I think when you do that, you’re not going to conclude that this is large, this is going to fix inflation, but I think you would conclude that the effects are going to be more significant than just the numbers in those studies, and are going to make it easier for the Federal Reserve to do its job.
Shai Akabas: What’s important to recognize [about the Penn study] is that they’re measuring the macroeconomic impact, because that’s what their model does. They take the budget deficit impacts, and run that through their model. And from that standpoint, they’re finding that at least in the early years, it would very, very slightly increase inflation, and that maybe because some of the spending goes out the door sooner than the increasing taxes that are collected, thereby, it’s a very modest deficit increase in the short term relative to the longer term when the bill would reduce deficits.
But there are also some of those microeconomic factors going on that their model does not take into account because it’s a macroeconomic model.
When you look at the whole picture of the bill, together, I tend to think that it is likely to have a very modest deflationary effect. But again, we’re talking about small impacts one way or the other, not likely to have any significant change in what consumers are feeling overnight. That effect is largely going to come from the actions that the Federal Reserve is taking and the general trajectory of the economy and the global economy and where things are headed.
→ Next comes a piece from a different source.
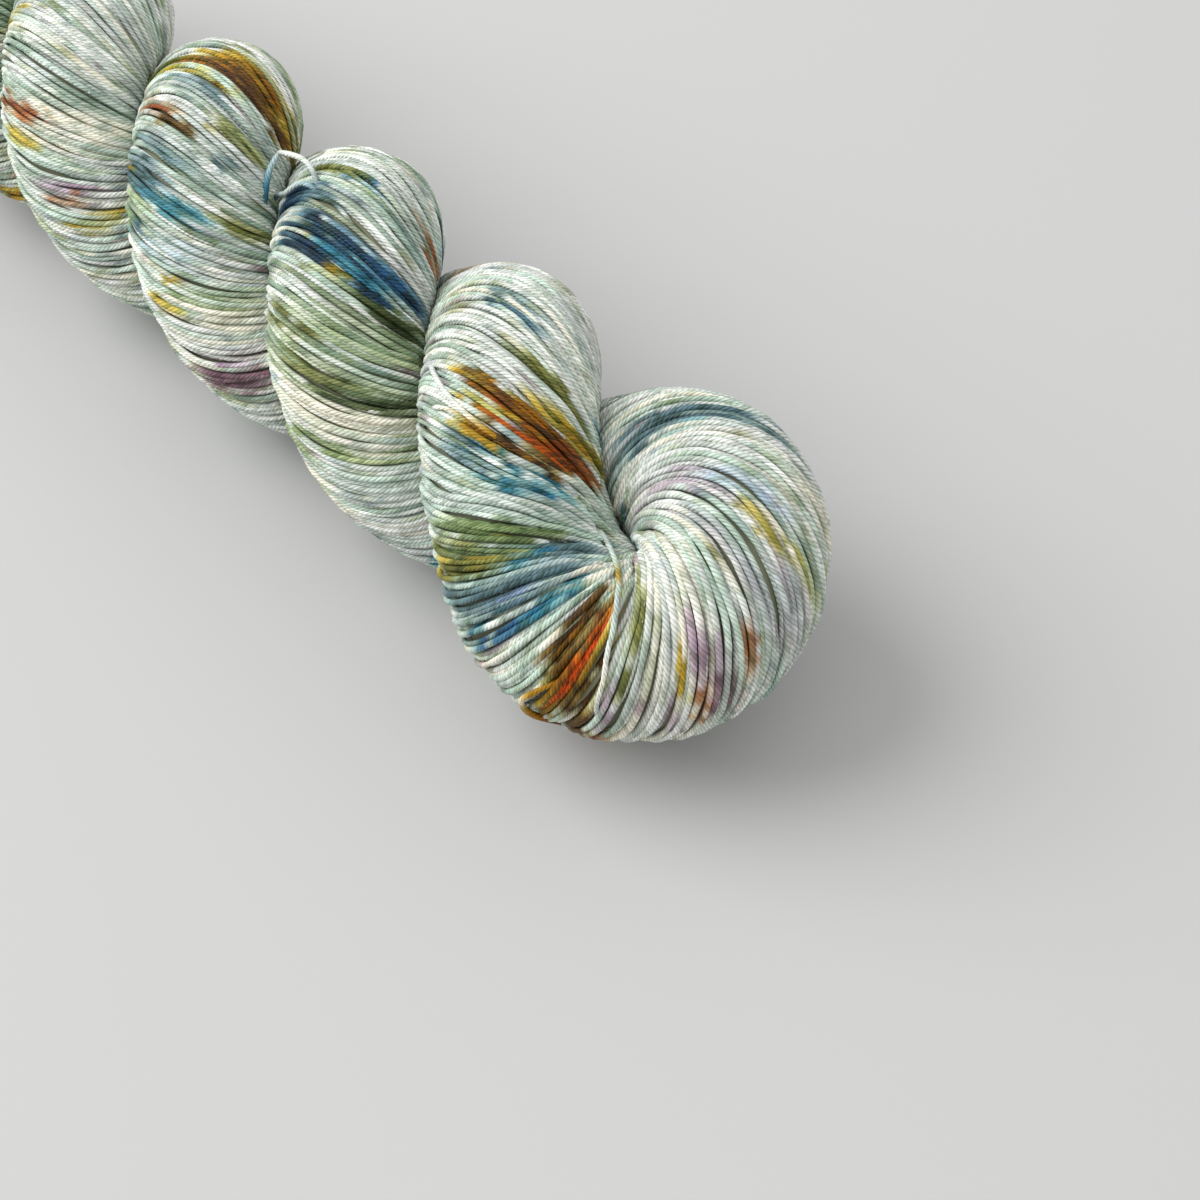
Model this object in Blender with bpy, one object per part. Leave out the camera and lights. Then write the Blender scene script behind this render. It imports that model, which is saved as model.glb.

Rakeen Mabud: I think rather than listening to just me, we just saw a letter with 126 top-tier economists, from folks like Joe Stiglitz, Nobel Prize-winning economist Robert Solow, who built the Solow growth model. So 126 of these really prominent economists have sent a very strong letter to Majority Leader Schumer and Minority Leader McConnell and Speaker Pelosi and Minority Leader McCarthy, [saying] that these investments will fight inflation and lower costs for folks, and set us up for a healthy economy going forward. I think that’s, to me, a really powerful rebuttal.